文件对象模型（Document Object Model，简称DOM），是W3C组织推荐的处理可扩展标志语言的标准编程接口。html，xml都是基于这个模型构造的。这也是一个W3C推出的标准。java，python，javascript等语言都提供了一套基于dom的编程接口。

java使用dom解析xml

一段xml文档, note.xml：

<?xml version="1.0" encoding="UTF-8"?>

<note>

    <to id="1">George</to>

    <from>John</from>

    <heading>Reminder</heading>

    <body>Don't forget the meeting!</body>

</note>

我们先使用w3c dom解析该xml：

@Test

public void test() {

    NodeList nodeList = doc.getChildNodes().item(0).getChildNodes();

    System.out.println("xml size: " + nodeList.getLength());

    for(int i = 0; i < nodeList.getLength(); i ++) {

        Node node = nodeList.item(i);

        System.out.println(node.getNodeType());

        System.out.println(node.getNodeName());

    }

}

输出：

xml size: 9

3

#text

1

to

3

#text

1

from

3

#text

1

heading

3

#text

1

body

3

#text

我们看到代码输出note节点的字节点的时候，有9个节点，但是xml文档中note节点实际上只有to、from、heading、body4个节点。那为什么是9个呢，原因是这样的。

选取几个w3c规范中关于节点类型的描述：

节点类型	描述	nodeName返回值	nodeValue返回值	子元素	类型常量值
Document	表示整个文档（DOM 树的根节点）	#document	null	Element(max. one)，Comment，DocumentType	9
Element	表示 element（元素）元素	element name	null	Text，Comment，CDATASection	1
Attr	表示属性	属性名称	属性值	Text	2
Text	表示元素或属性中的文本内容。	#text	节点内容	None	3
CDATASection	表示文档中的 CDATA 区段（文本不会被解析器解析）	#cdata-section	节点内容	None	4
Comment	表示注释	#comment	注释文本	None	8

更多细节请查看w3c DOM节点类型

下面解释一下文档节点的字节点的处理过程：

其中红色部分为Text节点，紫色部分是Element节点(只画了部分)。</body>后面的也是一个Element节点，所有4个Element节点，5个Text节点。

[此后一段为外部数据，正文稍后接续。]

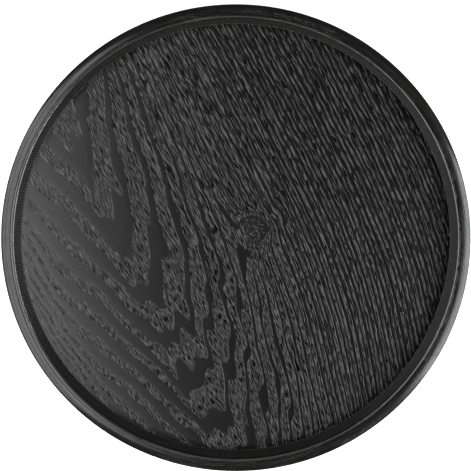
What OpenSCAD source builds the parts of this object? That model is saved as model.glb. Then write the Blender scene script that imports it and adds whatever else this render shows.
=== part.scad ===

所以输出的内容中3 #text表示该节点是个Text节点，1 节点name是个Element节点，这与表格中表述的是一样的。

测试代码：

@Test

public void test1() {

    NodeList nodeList = doc.getChildNodes().item(0).getChildNodes();

    System.out.println("xml size: " + nodeList.getLength());

    for(int i = 0; i < nodeList.getLength(); i ++) {

        Node node = nodeList.item(i);

        if(node.getNodeType() == Node.TEXT_NODE) {

            System.out.println(node.getNodeValue().replace("\n","hr").replace(' ', '-'));

        }

    }

}

很明显，我们把空格和回车键替换打印后发现我们的结论是正确的。

测试代码：

@Test

public void test2() {

    System.out.println("doc type: " + doc.getNodeType());

    NodeList nodeList = doc.getChildNodes().item(0).getChildNodes();

    Node secondNode = nodeList.item(1);

    System.out.println("element [to] node type: " + secondNode.getNodeType());

    System.out.println("element [to] node name: " + secondNode.getNodeName());

    System.out.println("element [to] node value: " + secondNode.getNodeValue());

    System.out.println("element [to] children len: " + secondNode.getChildNodes().getLength());

    System.out.println("element [to] children node type: " + secondNode.getChildNodes().item(0).getNodeType());

    System.out.println("element [to] children node value: " + secondNode.getChildNodes().item(0).getNodeValue());

    System.out.println("element [to] children node name: " + secondNode.getChildNodes().item(0).getNodeName());

    Node attNode = secondNode.getAttributes().item(0);

    System.out.println("attr type: " + attNode.getNodeType());

}

输出结果跟表格中是一样的。

大家有兴趣的话其他类型的节点比如CDATA节点大家可以自行测试～

javascript使用dom解析html

html代码：

<!DOCTYPE html>

<html>

<head>

  <meta charset="utf-8">

  <title>JS Bin</title>

</head>

<body>

  <div>

    <p>gogogo</p>

  </div>

</body>

</html>

js代码：

console.log(document.nodeType);

var div = document.getElementsByTagName("div")[0]; //9

console.log(div.nodeType); //1

for(var i = 0;i < div.childNodes.length; i ++) {

  console.log(div.childNodes[i].nodeType);

}

分别输出9，1，3，1，3

跟我们在表格中对应～

总结

本次博客主要讲解了dom解析xml和html。以前使用java解析xml的时候总是使用一些第三方库，比如jdom。但是dom却是w3c的规范，不止java，包括javascript，python这些主流语言也都主持，有了规范，语言只是实现了这些规范而已。